Des photographes t’ont-iels influencé ?
Au quotidien, j’aime particulièrement le travail de plusieurs photographes de ma génération, comme Adrien Vautier, Rafael Yaghobzadeh ou encore Juliette Pavy et Philémon Barbier. Pour cette série en particulier, je me suis inspiré de deux auteurs qui ont utilisé le format panoramique : Josef Koudelka, qui a notamment photographié dans ce format des sites archéologiques du pourtour méditerranéen, et Édouard Elias, qui a capturé en panoramique les tranchées du Donbass en 2017. Enfin, j’ai forgé mon œil en regardant les images de deux photographes de skate que j’aime beaucoup : Fred Mortagne, alias French Fred, et Rafael Gonzalez.
Le choix de cette thématique est donc pour toi, une manière de parler de l’Ukraine de manière plus générale ?

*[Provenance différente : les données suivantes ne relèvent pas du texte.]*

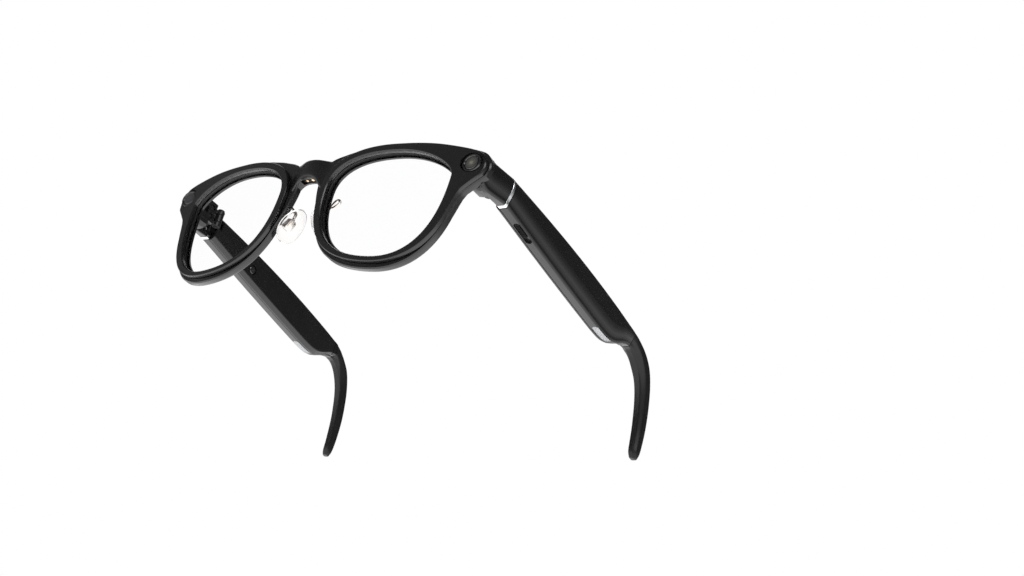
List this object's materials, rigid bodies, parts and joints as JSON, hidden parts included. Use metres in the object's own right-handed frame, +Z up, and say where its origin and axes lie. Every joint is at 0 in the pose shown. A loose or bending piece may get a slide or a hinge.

Oui, parler du skateboard en Ukraine peut paraître quelque peu anecdotique au vu de la situation du pays. Pourtant, le raconter, c’est comme explorer la grande histoire à travers la petite : celle d’une jeunesse qui rêve d’Europe, celle à l’Ouest. La pratique du skate en soi est une fracture avec les anciennes générations. Celleux qui ont vécu sous l’ère soviétique ne comprennent pas pourquoi les jeunes en font. Deux mondes s’opposent. Même la composition des routes leur rappelle la situation : ce sol rugueux qui les empêche est résolument tourné vers l’Est et son passé soviétique. « Ici, on grandit sur de l’asphalte, sur un sol de mauvaise qualité pour faire du skate. Quand on voit les spots en Europe, c’est comme rêver les yeux ouverts », me racontait Éric, un jeune de la ville de Dnipro. À lui seul, ce sport symbolise donc cette fracture entre la jeunesse ukrainienne et ce passé qui les poursuit sans cesse.